### Dataset extract
Start
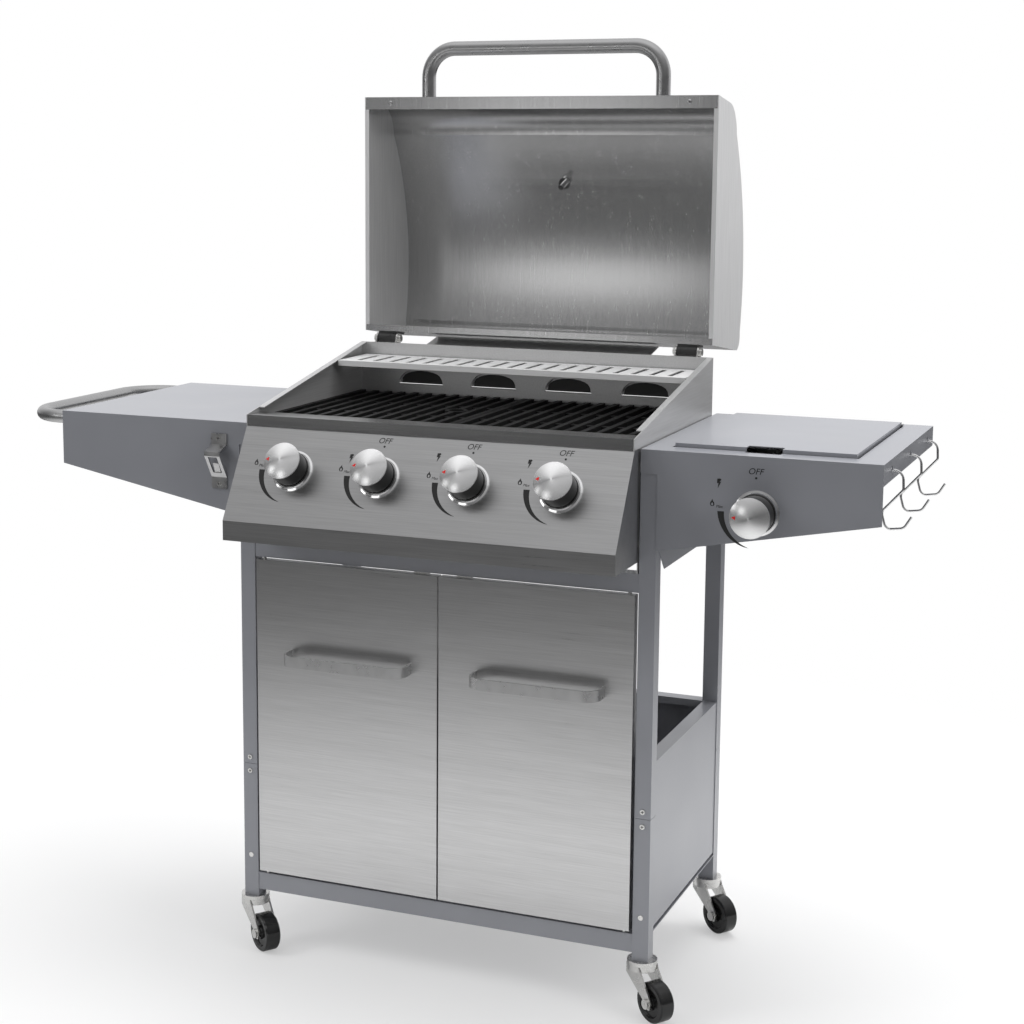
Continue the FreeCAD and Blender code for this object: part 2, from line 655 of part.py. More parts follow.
def make_firebox_rear():
    wall = block("-" + BOX_INNER, BOX_INNER, BOX_BACK_IN, BOX_BACK, WALL_FOOT, RIM_BACK)
    low = "%s + louvre_over_leg" % LEG_TOP
    hoods, holes = [], []
    for step in (-1.5, -0.5, 0.5, 1.5):
        middle = "(%g * 2 * %s * louvre_share)" % (step, BOX_HALF)
        hoods.append(padded("XZ", louvre_outline(middle, "sheet_steel"), BOX_BACK_IN, "louvre_out"))
        holes.append(padded("XZ", louvre_outline(middle, "0"), BOX_BACK_IN + " - 1",
                            "louvre_out + 1 - sheet_steel"))
        holes.append(block(*about(middle, "louvre_width / 2 - 2"), BOX_BACK,
                           BOX_BACK_IN + " + louvre_out - sheet_steel", low + " - 2", low + " + 3"))
    half = "(stop_share * %s)" % BOX_HALF
    stop = padded("YZ", [
        (BOX_BACK, RIM_BACK + " - 8"), (BOX_BACK + " + stop_reach", RIM_BACK + " + 5.5"),
        (BOX_BACK + " + stop_reach", RIM_BACK + " + 6.7"), (BOX_BACK, RIM_BACK + " - 6.8")],
        "-" + half, "2 * " + half)
    foot = block("-" + half, half, BOX_BACK, BOX_BACK + " + sheet_steel", RIM_BACK + " - 26",
                 RIM_BACK + " - 6.8")
    rest = ledge("-%s + tray_ledge" % BOX_INNER, BOX_INNER + " - tray_ledge",
                 BOX_BACK_IN + " - tray_ledge", BOX_BACK_IN, GRATE_REST)
    sub_part("firebox_rear", joined(cut(joined(wall, *hoods), *holes), stop, foot, rest))


def make_firebox_front():
    face, back, t = "firebox_front", "ledge_back", "sheet_steel"
    folded = padded("YZ", [
        (face, LEDGE_LOW), ("%s + %s" % (face, t), LEDGE_LOW),
        ("%s + %s" % (face, t), "%s - %s" % (RIM_FRONT, t)),
        ("%s - %s" % (back, t), "%s - %s" % (RIM_FRONT, t)), ("%s - %s" % (back, t), WALL_FOOT),
        (back, WALL_FOOT), (back, RIM_FRONT), (face, RIM_FRONT)], "-" + BOX_INNER, "2 * " + BOX_INNER)
    bores = [rod(x, "0", BURNER, "burner_radius + 1", "20", "Y") for x in KNOB_XS]
    rest = ledge("-%s + tray_ledge" % BOX_INNER, BOX_INNER + " - tray_ledge", back,
                 back + " + tray_ledge", GRATE_REST)
    sub_part("firebox_front", joined(cut(folded, *bores), rest))


def make_control_panel():
    wedge = padded("YZ", [
        (PANEL_TOP_Y, LEDGE_LOW), ("0", LEDGE_LOW), ("0", PANEL_LOW), (PANEL_FOOT_Y, PANEL_LOW),
        (PANEL_FOOT_Y, PANEL_FOOT)], "-" + BOX_HALF, "2 * " + BOX_HALF)
    skin = hollowed(wedge, "sheet_steel", [(0, 0, -1), (0, 1, 0), (0, 0, 1)])
    bores = [on_panel(rod("0", "0", "0", "stem_radius + 1", "20"), x, "-10") for x in KNOB_XS]
    sub_part("control_panel", cut(skin, *bores))


# ---------------------------------------------------------------- knobs, stems and gas line

STEM_DEPTH = "(valve_depth - 4 - knob_push - 1)"


def on_panel(item, x, out):
    """Stand a piece on the slanted panel, its own Z along the panel's outward normal."""
    place(item, x, "%s - (%s) * cos(panel_tilt)" % (KNOB_Y, out),
          "%s + (%s) * sin(panel_tilt)" % (KNOB_Z, out), (X_AXIS, "90 - panel_tilt"))
    tie(item, Placement__Rotation__Angle="90 - panel_tilt")
    return item


SIDE_KNOB_X = "(%s + side_knob_from_leg)" % HALF
SIDE_KNOB_Z = "(%s - side_knob_drop)" % SHELF


def on_shelf(item, out):
    """Stand a piece on the right shelf's front panel, its own Z towards the front."""
    return place(item, SIDE_KNOB_X, "%s - (%s)" % (SHELF_FRONT, out), SIDE_KNOB_Z, (X_AXIS, 90))


def knob_body():
    top, bore = "(knob_skirt + knob_cap)", "(stem_radius + pin_clearance)"
    dome = "(knob_cap_radius ^ 2 + knob_dome ^ 2) / (2 * knob_dome)"
    return revolved([
        (bore, "0"), ("knob_radius", "0"), ("knob_cap_radius - 1.5", "knob_skirt"),
        ("knob_cap_radius", "knob_skirt"), ("knob_cap_radius", top + " - knob_dome", dome),
        ("0", top), ("0", "knob_skirt / 2"), (bore, "knob_skirt / 2")])


def bezel_body():
    bore = "stem_radius + 1.5"
    return revolved([
        (bore, "0"), ("bezel_radius", "0"), ("bezel_radius", "1.5"), ("bezel_radius - 2.5", "2.5"),
        ("bezel_radius - 3.5", "bezel_height"), (bore, "bezel_height")])


def stem_body():
    reach = "%s + knob_stand + knob_skirt / 2 - fit_gap" % STEM_DEPTH
    return revolved([("0", "0"), ("stem_radius", "0"), ("stem_radius", reach), ("0", reach)])


def valve_body():
    """A valve with a blind bore for its stem; its rear face is at z = 0."""
    bore, front = "(stem_radius + pin_clearance)", "valve_depth - sheet_steel"
    return revolved([
        ("0", "0"), ("valve_radius", "0"), ("valve_radius", "valve_depth * 0.6"),
        ("valve_radius * 0.7", front), (bore, front), (bore, "4"), ("0", "4")])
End
### Goal
Reproduce the material above, every line of it, exactly.

### The completed task
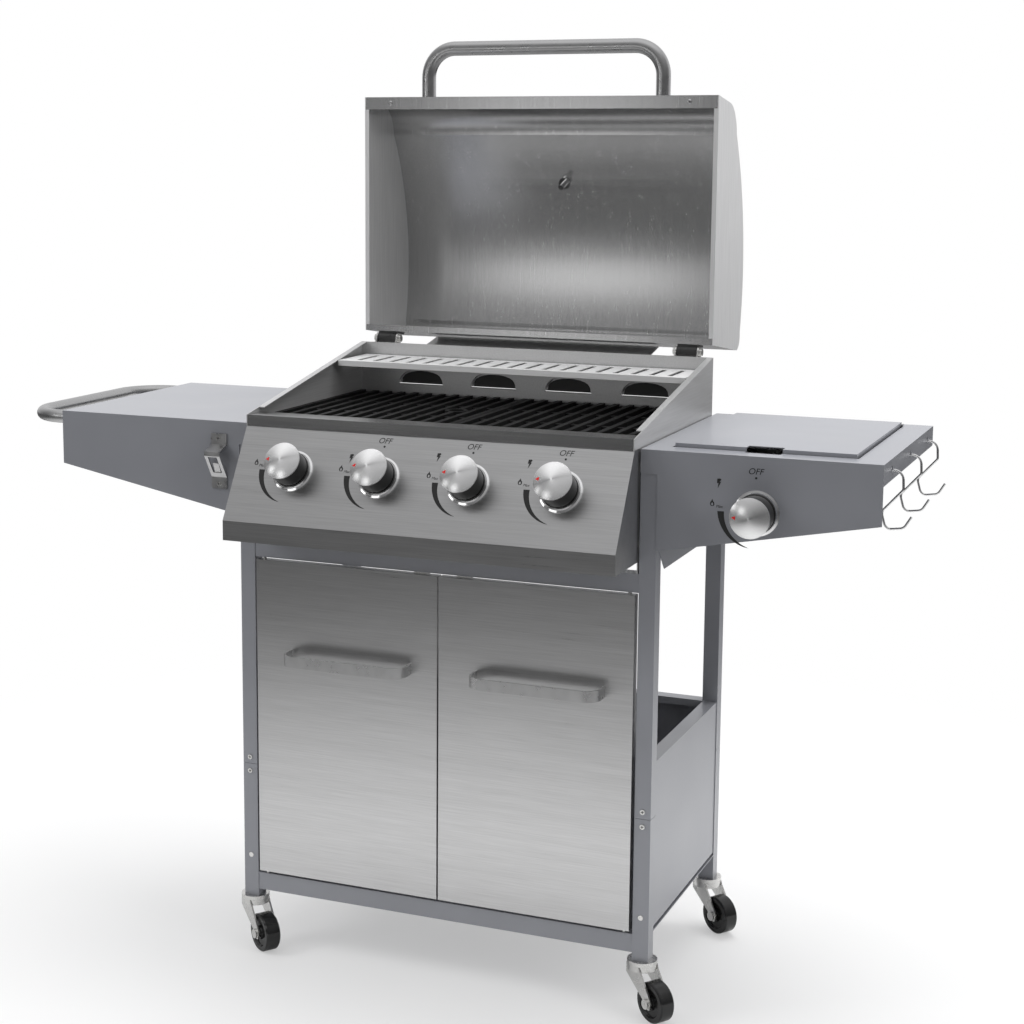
Continue the FreeCAD and Blender code for this object: part 2, from line 655 of part.py. More parts follow.
def make_firebox_rear():
    wall = block("-" + BOX_INNER, BOX_INNER, BOX_BACK_IN, BOX_BACK, WALL_FOOT, RIM_BACK)
    low = "%s + louvre_over_leg" % LEG_TOP
    hoods, holes = [], []
    for step in (-1.5, -0.5, 0.5, 1.5):
        middle = "(%g * 2 * %s * louvre_share)" % (step, BOX_HALF)
        hoods.append(padded("XZ", louvre_outline(middle, "sheet_steel"), BOX_BACK_IN, "louvre_out"))
        holes.append(padded("XZ", louvre_outline(middle, "0"), BOX_BACK_IN + " - 1",
                            "louvre_out + 1 - sheet_steel"))
        holes.append(block(*about(middle, "louvre_width / 2 - 2"), BOX_BACK,
                           BOX_BACK_IN + " + louvre_out - sheet_steel", low + " - 2", low + " + 3"))
    half = "(stop_share * %s)" % BOX_HALF
    stop = padded("YZ", [
        (BOX_BACK, RIM_BACK + " - 8"), (BOX_BACK + " + stop_reach", RIM_BACK + " + 5.5"),
        (BOX_BACK + " + stop_reach", RIM_BACK + " + 6.7"), (BOX_BACK, RIM_BACK + " - 6.8")],
        "-" + half, "2 * " + half)
    foot = block("-" + half, half, BOX_BACK, BOX_BACK + " + sheet_steel", RIM_BACK + " - 26",
                 RIM_BACK + " - 6.8")
    rest = ledge("-%s + tray_ledge" % BOX_INNER, BOX_INNER + " - tray_ledge",
                 BOX_BACK_IN + " - tray_ledge", BOX_BACK_IN, GRATE_REST)
    sub_part("firebox_rear", joined(cut(joined(wall, *hoods), *holes), stop, foot, rest))


def make_firebox_front():
    face, back, t = "firebox_front", "ledge_back", "sheet_steel"
    folded = padded("YZ", [
        (face, LEDGE_LOW), ("%s + %s" % (face, t), LEDGE_LOW),
        ("%s + %s" % (face, t), "%s - %s" % (RIM_FRONT, t)),
        ("%s - %s" % (back, t), "%s - %s" % (RIM_FRONT, t)), ("%s - %s" % (back, t), WALL_FOOT),
        (back, WALL_FOOT), (back, RIM_FRONT), (face, RIM_FRONT)], "-" + BOX_INNER, "2 * " + BOX_INNER)
    bores = [rod(x, "0", BURNER, "burner_radius + 1", "20", "Y") for x in KNOB_XS]
    rest = ledge("-%s + tray_ledge" % BOX_INNER, BOX_INNER + " - tray_ledge", back,
                 back + " + tray_ledge", GRATE_REST)
    sub_part("firebox_front", joined(cut(folded, *bores), rest))


def make_control_panel():
    wedge = padded("YZ", [
        (PANEL_TOP_Y, LEDGE_LOW), ("0", LEDGE_LOW), ("0", PANEL_LOW), (PANEL_FOOT_Y, PANEL_LOW),
        (PANEL_FOOT_Y, PANEL_FOOT)], "-" + BOX_HALF, "2 * " + BOX_HALF)
    skin = hollowed(wedge, "sheet_steel", [(0, 0, -1), (0, 1, 0), (0, 0, 1)])
    bores = [on_panel(rod("0", "0", "0", "stem_radius + 1", "20"), x, "-10") for x in KNOB_XS]
    sub_part("control_panel", cut(skin, *bores))


# ---------------------------------------------------------------- knobs, stems and gas line

STEM_DEPTH = "(valve_depth - 4 - knob_push - 1)"


def on_panel(item, x, out):
    """Stand a piece on the slanted panel, its own Z along the panel's outward normal."""
    place(item, x, "%s - (%s) * cos(panel_tilt)" % (KNOB_Y, out),
          "%s + (%s) * sin(panel_tilt)" % (KNOB_Z, out), (X_AXIS, "90 - panel_tilt"))
    tie(item, Placement__Rotation__Angle="90 - panel_tilt")
    return item


SIDE_KNOB_X = "(%s + side_knob_from_leg)" % HALF
SIDE_KNOB_Z = "(%s - side_knob_drop)" % SHELF


def on_shelf(item, out):
    """Stand a piece on the right shelf's front panel, its own Z towards the front."""
    return place(item, SIDE_KNOB_X, "%s - (%s)" % (SHELF_FRONT, out), SIDE_KNOB_Z, (X_AXIS, 90))


def knob_body():
    top, bore = "(knob_skirt + knob_cap)", "(stem_radius + pin_clearance)"
    dome = "(knob_cap_radius ^ 2 + knob_dome ^ 2) / (2 * knob_dome)"
    return revolved([
        (bore, "0"), ("knob_radius", "0"), ("knob_cap_radius - 1.5", "knob_skirt"),
        ("knob_cap_radius", "knob_skirt"), ("knob_cap_radius", top + " - knob_dome", dome),
        ("0", top), ("0", "knob_skirt / 2"), (bore, "knob_skirt / 2")])


def bezel_body():
    bore = "stem_radius + 1.5"
    return revolved([
        (bore, "0"), ("bezel_radius", "0"), ("bezel_radius", "1.5"), ("bezel_radius - 2.5", "2.5"),
        ("bezel_radius - 3.5", "bezel_height"), (bore, "bezel_height")])


def stem_body():
    reach = "%s + knob_stand + knob_skirt / 2 - fit_gap" % STEM_DEPTH
    return revolved([("0", "0"), ("stem_radius", "0"), ("stem_radius", reach), ("0", reach)])


def valve_body():
    """A valve with a blind bore for its stem; its rear face is at z = 0."""
    bore, front = "(stem_radius + pin_clearance)", "valve_depth - sheet_steel"
    return revolved([
        ("0", "0"), ("valve_radius", "0"), ("valve_radius", "valve_depth * 0.6"),
        ("valve_radius * 0.7", front), (bore, front), (bore, "4"), ("0", "4")])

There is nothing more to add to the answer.